@@ -22,6 +22,7 @@
#include <linux/swap.h>
#include <linux/swapops.h>
#include <linux/pm.h>
+#include <linux/pm_qos.h>
#include <linux/slab.h>
#include <linux/lzo.h>
#include <linux/vmalloc.h>
@@ -1180,6 +1181,7 @@ static int load_image_lzo(struct swap_map_handle *handle,
unsigned char **page = NULL;
struct dec_data *data = NULL;
struct crc_data *crc = NULL;
+ struct pm_qos_request qos;
hib_init_batch(&hb);
@@ -1190,6 +1192,8 @@ static int load_image_lzo(struct swap_map_handle *handle,
nr_threads = num_online_cpus() - 1;
nr_threads = clamp_val(nr_threads, 1, LZO_THREADS);
+ cpu_latency_qos_add_request(&qos, 0);
+
page = vmalloc(array_size(LZO_MAX_RD_PAGES, sizeof(*page)));
if (!page) {
pr_err("Failed to allocate LZO page\n");
@@ -1470,6 +1474,8 @@ static int load_image_lzo(struct swap_map_handle *handle,
}
vfree(page);
+ cpu_latency_qos_remove_request(&qos);
+
return ret;
}
The (SMP) load_image_lzo procedure relies on multiple threads and their synchronization for decompressing the hibernate image. for performance reasons, it is important to keep the CPUs responsive so that the synchronization overhead stays minimal. This overhead roughly corresponds to thread wakeup latency, which is linked to the CPU idle exit time.
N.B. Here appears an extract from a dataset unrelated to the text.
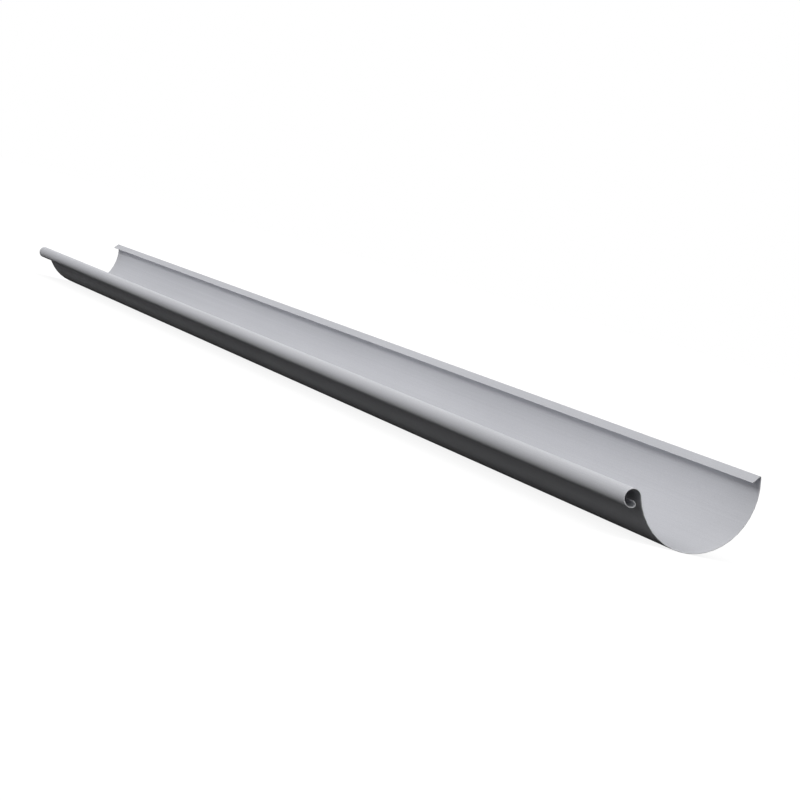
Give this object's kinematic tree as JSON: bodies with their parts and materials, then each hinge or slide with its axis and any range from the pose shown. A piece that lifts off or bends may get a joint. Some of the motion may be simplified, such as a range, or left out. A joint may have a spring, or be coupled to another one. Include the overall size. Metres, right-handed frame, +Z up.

By requesting 0 CPU latency, we prevent CPUs to enter their deepest idle states, ensuring that they will be as responsive as possible during the whole decompression procedure, and by extension improve the hibernate resume time (CPU dependent). On iMX8M mini SoC, that gives a ~40% boost for the decompression time: PM: hibernation: Read 365640 kbytes in 1.88 seconds (194.48 MB/s) vs PM: hibernation: Read 363476 kbytes in 1.26 seconds (288.47 MB/s) Note: 40% diff sounds huge, and may point to iMX specific cpuidle issue. Anyhow, we know that during this bottleneck procedure, the CPUs will be fully dedicated to the decompress task, and must be kept ready for it. Signed-off-by: Loic Poulain <loic.poulain@linaro.org> --- kernel/power/swap.c | 6 ++++++ 1 file changed, 6 insertions(+)